The assessment of woodland condition in the New Forest using airborne remote sensing
Authors: Sumnall, M.J., Hill, R. and Hinsley, S.A.
Conference: RSPSoc Annual Conference
Dates: 10-12 September 2012
Abstract:In the UK woodland covers 10% of the land area, but little of this is in a completely natural state. Those woodlands which resemble original forests are more highly prized in nature conservation terms. For the management of any woodland an indication of ‘quality’ is required. Woodland quality assessments are currently conducted via fieldwork, where the researcher assesses forest structure and composition, deadwood, tree regeneration, and ground vegetation. Such detailed fieldwork is hampered by cost, spatial coverage, objectiveness and repeatability. This project proposes the use of a sensor-fusion approach to surveying forests, with the development of habitat condition indicators derived from remotely sensed (RS) data. Estimation of forest compositional and structural characteristics were made from airborne hyperspectral, small footprint LiDAR capturing discrete return (DR) and full waveform (FW) data. Combining RS data is expected to offer detailed and complimentary information about the structure and composition of woodlands.

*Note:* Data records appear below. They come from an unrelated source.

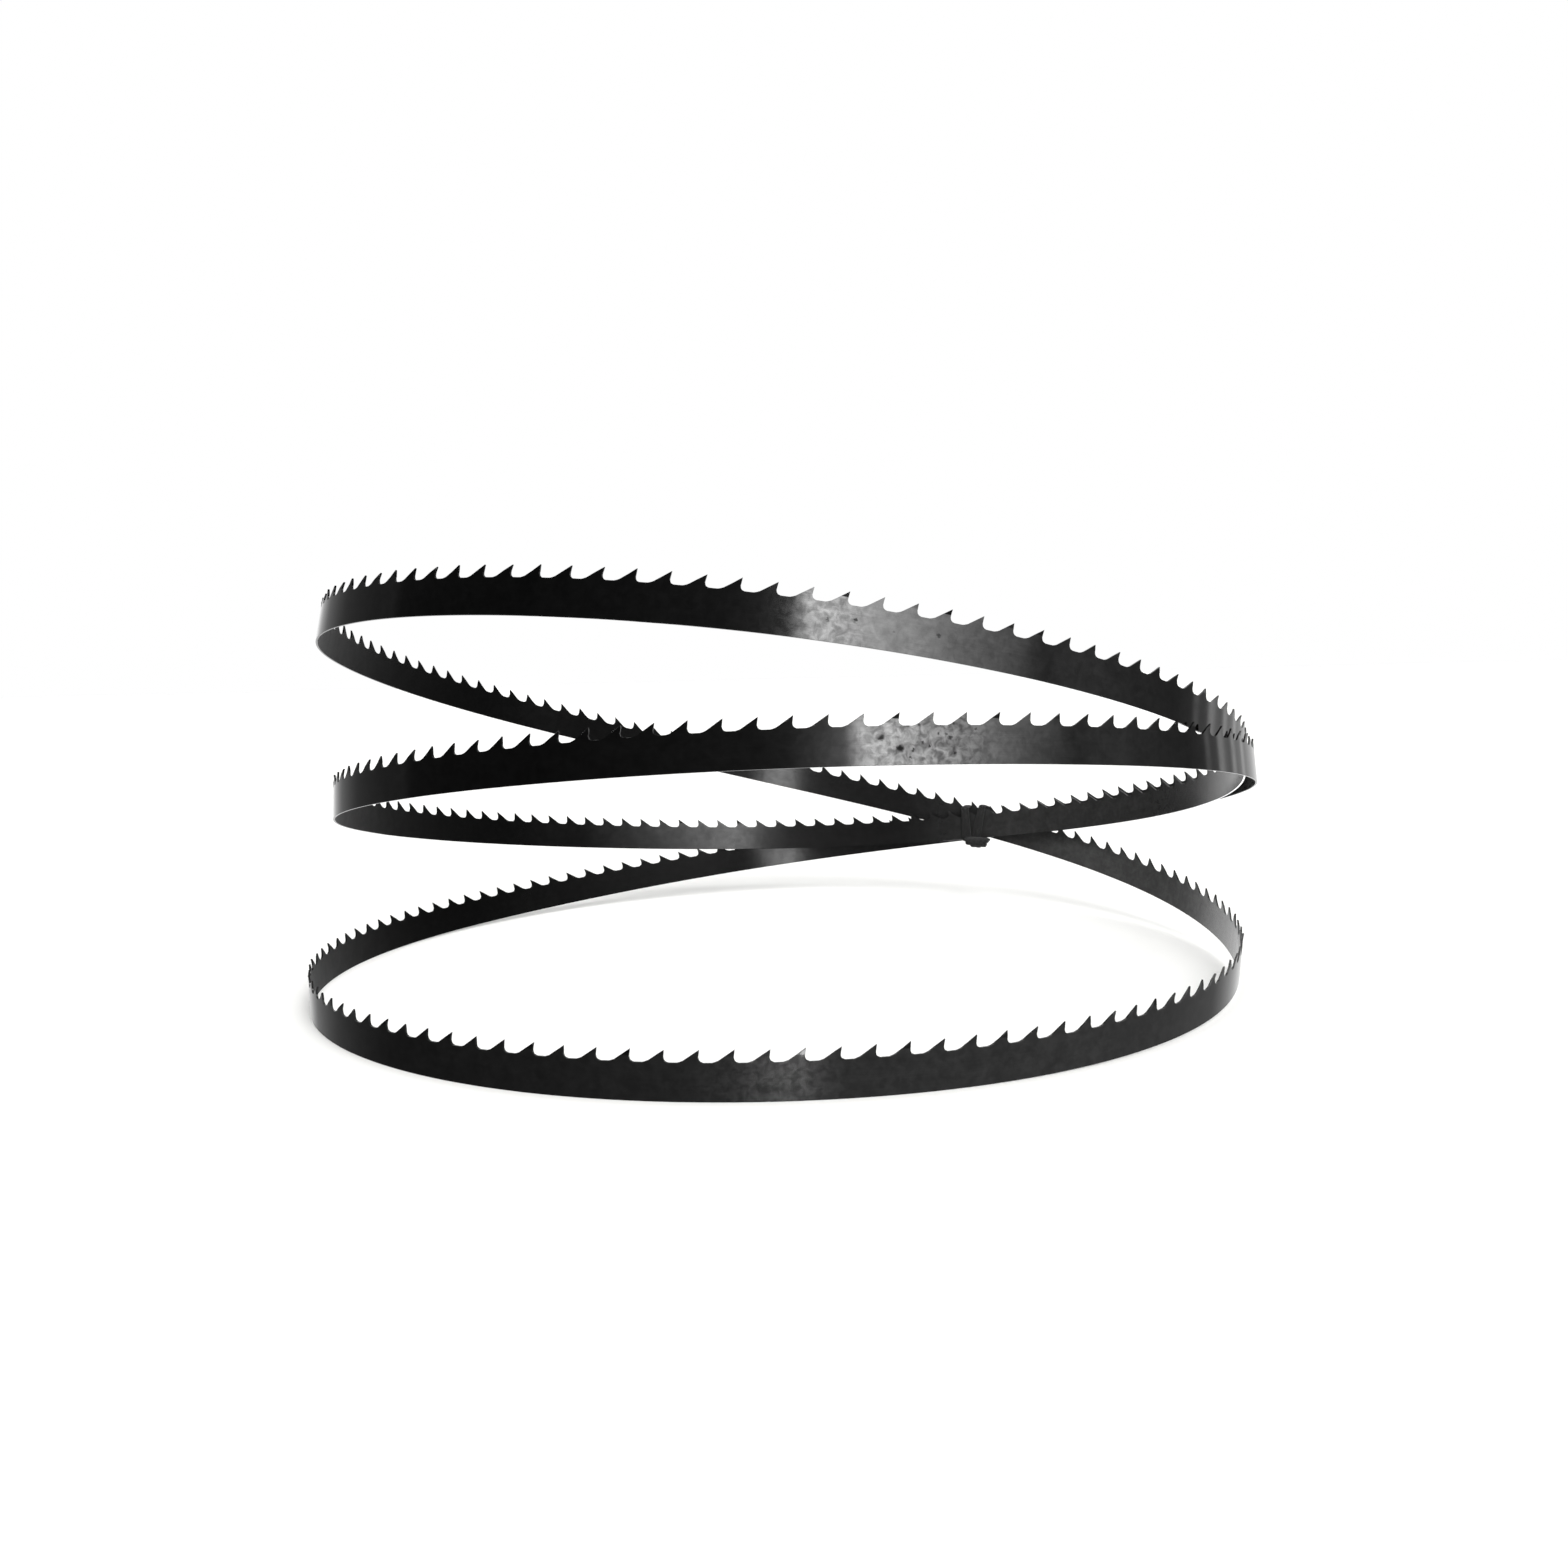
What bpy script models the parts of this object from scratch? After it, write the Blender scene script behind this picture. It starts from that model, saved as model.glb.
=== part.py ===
"""Endless band saw blade, folded into three coils and held by a cord tie.

Metres, +Z up.  The bottom coil lies flat on z = 0, the teeth point up, and X and Y
are centred on the coils.  Seen from above the band runs anticlockwise: it makes
three turns before its two ends meet at the weld.
"""

import math

import bmesh
import bpy
import numpy as np

MM = 0.001

# The band: a half-inch blade with three teeth to the inch.
BAND_WIDTH = 12.7 * MM          # from the tooth tips to the back edge
BAND_THICKNESS = 0.635 * MM
TOOTH_PITCH = 25.4 / 3 * MM
TOOTH_COUNT = 332

# One tooth.
GULLET_DEPTH = 3.2 * MM
GULLET_RADIUS = 1.1 * MM        # between the tooth face and the gullet floor
GULLET_FLOOR = 2.2 * MM         # length of the flat floor
HOOK_ANGLE = 8.0                # degrees that the tooth face leans forward
BACK_ROUND = 1.3 * MM           # run of the soft start of the tooth's back
TOOTH_SET = 0.25 * MM           # sideways bend of a set tooth at its tip
SET_HEIGHT = 1.9 * MM           # of the part that is bent, below the tip
SET_PATTERN = (-1, 1, 0)        # inward, outward, straight
WELD_TOOTH = 249                # the set pattern starts again at the weld
TOOTH_PHASE = 0.043             # share of a pitch from the left turn to the first tip

# The coils: a smooth closed curve drawn by eight control points a turn, 45 degrees
# apart, from the left turn round the front to the right.  Each has its distance from
# the middle of the coils and the height of the band's back edge, in millimetres.
COIL_POINTS = (
    # top coil
    (147, 108), (146, 120), (146, 113), (146, 86), (148, 52), (144, 27), (144, 16), (147, 27),
    # middle coil
    (145, 50), (143, 71), (142, 81), (151, 75), (150, 55), (151, 28), (146, 12), (145, 0),
    # bottom coil
    (153, 0), (156, 0), (151, 0), (148, 0), (143, 4), (148, 19), (148, 45), (148, 78),
)
TURNS = 3
FIRST_ANGLE = -math.pi          # the first control point is at -X

# The tie: two turns of soft flat cord round the place where the three coils cross.
# Each turn lies in a gullet at the top, where it is gathered narrow.
TIE_ANGLE = math.radians(57.3)
TIE_CORD_WIDTH = 4.4 * MM
TIE_GATHERED_WIDTH = 2.6 * MM
TIE_CORD_THICKNESS = 0.9 * MM
TIE_CLEARANCE = 0.35 * MM
TIE_SHOULDER = 5.0 * MM         # height at the top over which the cord is gathered
TIE_TOP_SPREAD = 4.2 * MM       # of each turn from the middle of the tie, at the top
TIE_BOTTOM_SPREAD = 1.8 * MM     # under the bands, where the two turns touch
KNOT_SHIFT = -3.2 * MM          # along the band, from the middle of the tie
KNOT_LENGTH = 11.5 * MM
KNOT_DEPTH = 5.0 * MM
KNOT_HEIGHT = 4.9 * MM

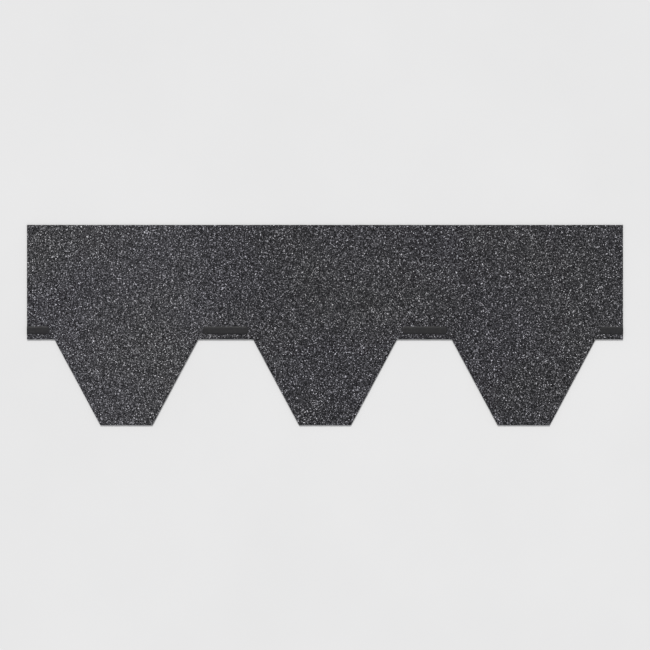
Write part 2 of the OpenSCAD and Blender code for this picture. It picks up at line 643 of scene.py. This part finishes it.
def shape_stones(rng, kind, places, radius, bed, usual_radius):
    """Corners of every stone of one kind, an array of stones by corners by three."""
    corners, tops, _ = STONE_KINDS[kind]
    count = len(places)
    stones = np.empty((count, corners + tops, 3))
    feet = stone_feet(rng, radius, corners)
    stones[:, :corners, :2] = feet
    stones[:, :corners, 2] = bed - rng.uniform(*FOOT_DEPTHS, (count, corners))
    size = np.sqrt(radius / usual_radius)
    height = np.clip(rng.normal(STONE_HEIGHT, HEIGHT_SPREAD, count) * size, LEAST_HEIGHT, MOST_HEIGHT)
    if kind == "ridged":
        for top, (a, b) in ((4, (3, 0)), (5, (1, 2))):
            end = (feet[:, a] + feet[:, b]) / 2
            stones[:, top, :2] = end * rng.uniform(*RIDGE_ENDS, (count, 1))
            stones[:, top, 2] = bed + height * rng.uniform(*RIDGE_HEIGHTS, count)
    else:
        lean = rng.uniform(-POINT_LEAN, POINT_LEAN, (count, 2)) * radius[:, None]
        stones[:, corners, :2] = feet.mean(1) + lean
        stones[:, corners, 2] = bed + height * (1.0 if kind == "pointed" else SHARD_HEIGHT)
    stones[:, :, :2] += places[:, None, :]
    return stones


def drift_at(x, y, paler_end):
    """How far the mix of stones has drifted to paler ones, because the hoppers never pour quite evenly."""
    along = x + DRIFT_LEAN * y - (LEFT_X + RIGHT_X) / 2
    paler = 1 / (1 + np.exp((along + TAB_PITCH / 2) / DRIFT_BLEND))
    patches = np.sin(along / PATCH_LENGTH + 0.8) * np.sin(y / PATCH_WIDTH + along / PATCH_SLANT)
    return paler_end * paler + PATCH_DRIFT * patches - BASE_DRIFT


def clumped_tones(rng, places, clump):
    """A tone from 0 to 1 for each granule. Those of a clump share one, and the blend is well stirred.

    Of each block of two by two clumps, one lies in each quarter of the range of tones.
    """
    loose = places + rng.uniform(-CLUMP_SPREAD, CLUMP_SPREAD, places.shape) * clump
    column, row = np.floor((loose - loose.min(0)) / clump).astype(int).T
    quarters = np.tile(np.arange(4), (column.max() // 2 + 1, row.max() // 2 + 1, 1))
    quarter = rng.permuted(quarters, axis=2)[column // 2, row // 2, 2 * (column % 2) + row % 2]
    within = rng.random((column.max() + 1, row.max() + 1))[column, row]
    stray = rng.random(len(places)) < STRAY_SHARE
    return np.where(stray, rng.random(len(places)), (quarter + within) / 4)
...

A 5x5 km study area was established in the New Forest, Hampshire, UK (Lat. 50.84° N, Long. 1.50° W) which contained a variety of forest structural types, including managed plantation, semi-ancient coniferous and deciduous woodland. Field operations were conducted across 21 field plots located across a stratification of forest structural properties. Field plots were 30x30m in size and recorded a number of forest inventory metrics relating to condition. The hyperspectral and LiDAR data were acquired simultaneously, under both leaf-on and leaf-off conditions in 2010. Metrics related to overstorey species type, LiDAR point distribution, return intensity (DR only), amplitude and width (FW only). For each plot over 100 metrics were extracted from RS data, using both individual tree crown and area-based approaches. RS metrics were used for direct comparison with field data and in multiple stepwise regression analysis to model forest structure. For example, in comparison with field data, dominant height and canopy cover were derived with an RMSE of 1.31m and 0.10%. Significant relationships (at p<0.001, n=21) were identified with tree stem count, R2 = 0.803; mean DBH, R2 = 0.911; tree crown base height, R2 = 0.928; snag volume R2 = 0.902; and number of seedlings (deciduous plots only), R2 =0.853.
Although validation is still required, these results suggest that a combination of RS can describe the structural components of woodland. Further study will examine the estimation of additional facets of vegetation structure, including the number of canopy layers and shrub layer characteristics, key information for assessing woodland condition and habitat quality.